3. Disconnect the battery negative cable.

4. Set an electronic digital multi-meter to its highest amperage scale. Connect the multi-meter between the disconnected battery negative cable terminal clamp and the battery negative terminal post. Make sure that the doors remain closed so that the illuminated entry system is not activated. The multi-meter amperage reading may remain high for up to three minutes, or may not give any reading at all while set in the highest amperage scale, depending upon the electrical equipment in the vehicle. The multi-meter leads must be securely clamped to the battery negative cable terminal clamp and the battery negative terminal post. If continuity between the battery negative terminal post and the negative cable terminal clamp is lost during any part of the IOD test, the electronic timer function will be activated and all of the tests will have to be repeated.

5. After about three minutes, the high-amperage IOD reading on the multi-meter should become very low or nonexistent, depending upon the electrical equipment in the vehicle. If the amperage reading remains high, remove and replace each fuse or circuit breaker in the Totally Integrated Power Module (TIPM), one at a time until the amperage reading becomes very low, or nonexistent. This will isolate each circuit and identify the circuit that is the source of the high-amperage IOD. If the amperage reading remains high after removing and replacing each fuse and circuit breaker, disconnect the wire harness from the generator. If the amperage reading now becomes very low or nonexistent. After the high-amperage IOD has been corrected, switch the multi-meter to progressively lower amperage scales and, if necessary, repeat the fuse and circuit breaker remove-and-replace process to identify and correct all sources of excessive IOD. It is now safe to select the lowest milliampere scale of the multi-meter to check the low-amperage IOD.

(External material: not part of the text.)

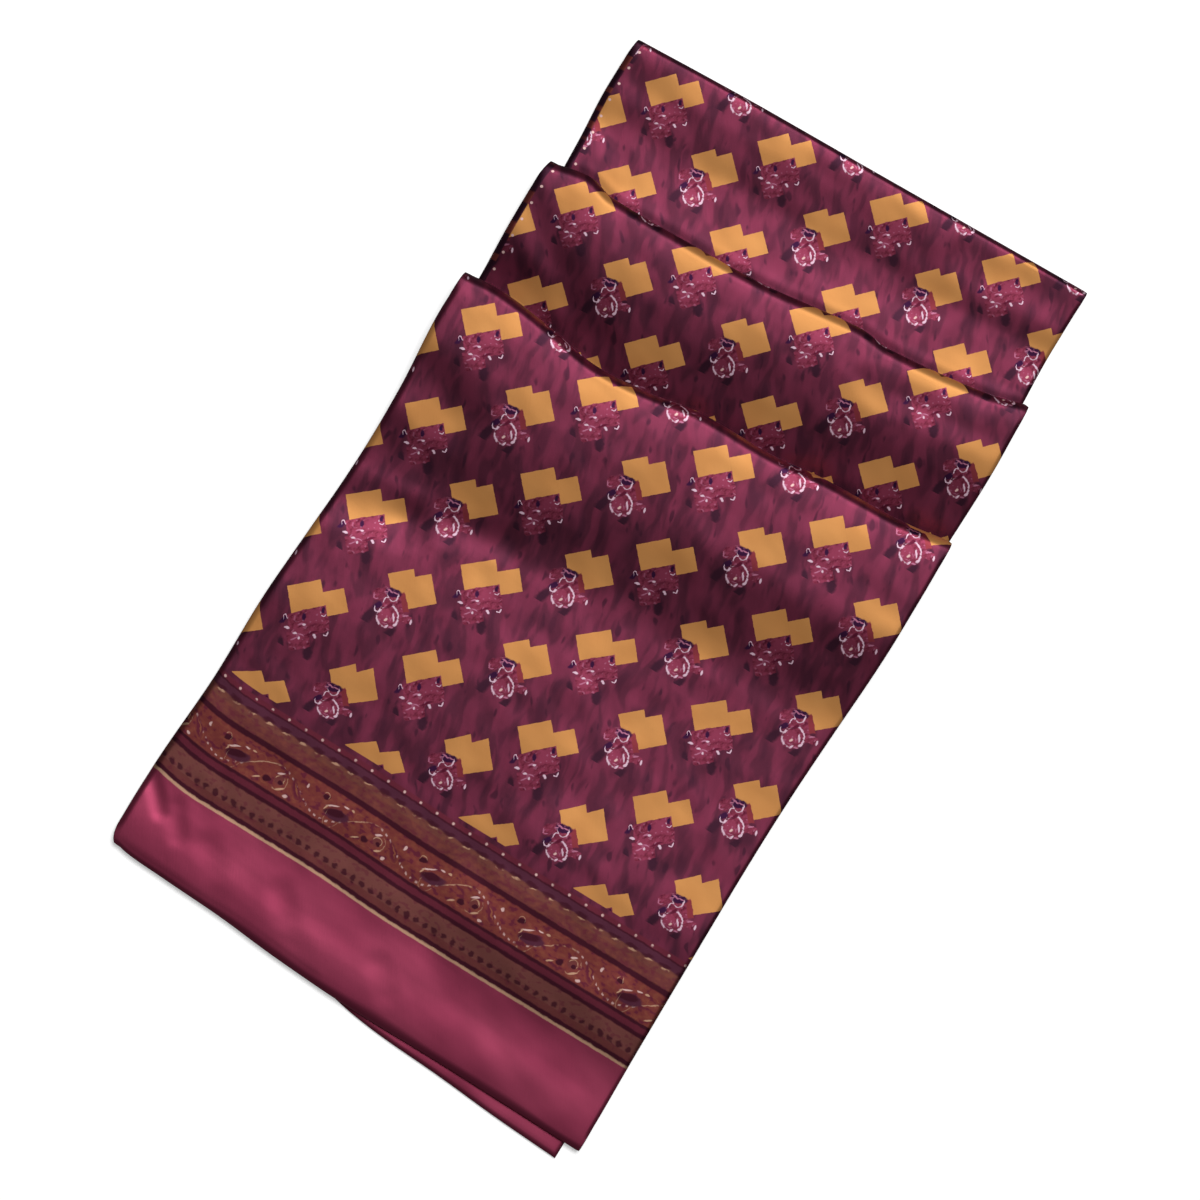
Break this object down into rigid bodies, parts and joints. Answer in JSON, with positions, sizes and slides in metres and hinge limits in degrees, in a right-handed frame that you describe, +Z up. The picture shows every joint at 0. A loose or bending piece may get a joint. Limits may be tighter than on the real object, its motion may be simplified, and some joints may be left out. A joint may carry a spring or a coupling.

CAUTION: Do not open any doors, or turn on any electrical accessories with the lowest milliampere scale selected, or the multi-meter may be damaged.

6. Observe the multi-meter reading. The low-amperage IOD should not exceed thirty-five milliamperes (0.035 ampere). If the current draw exceeds thirty-five milliamperes, isolate each circuit using the fuse and circuit breaker remove-and-replace process in 5. The multi-meter reading will drop to within the acceptable limit when the source of the excessive current draw is disconnected. Repair this circuit as required; whether a wiring short, incorrect switch adjustment, or a component failure is at fault.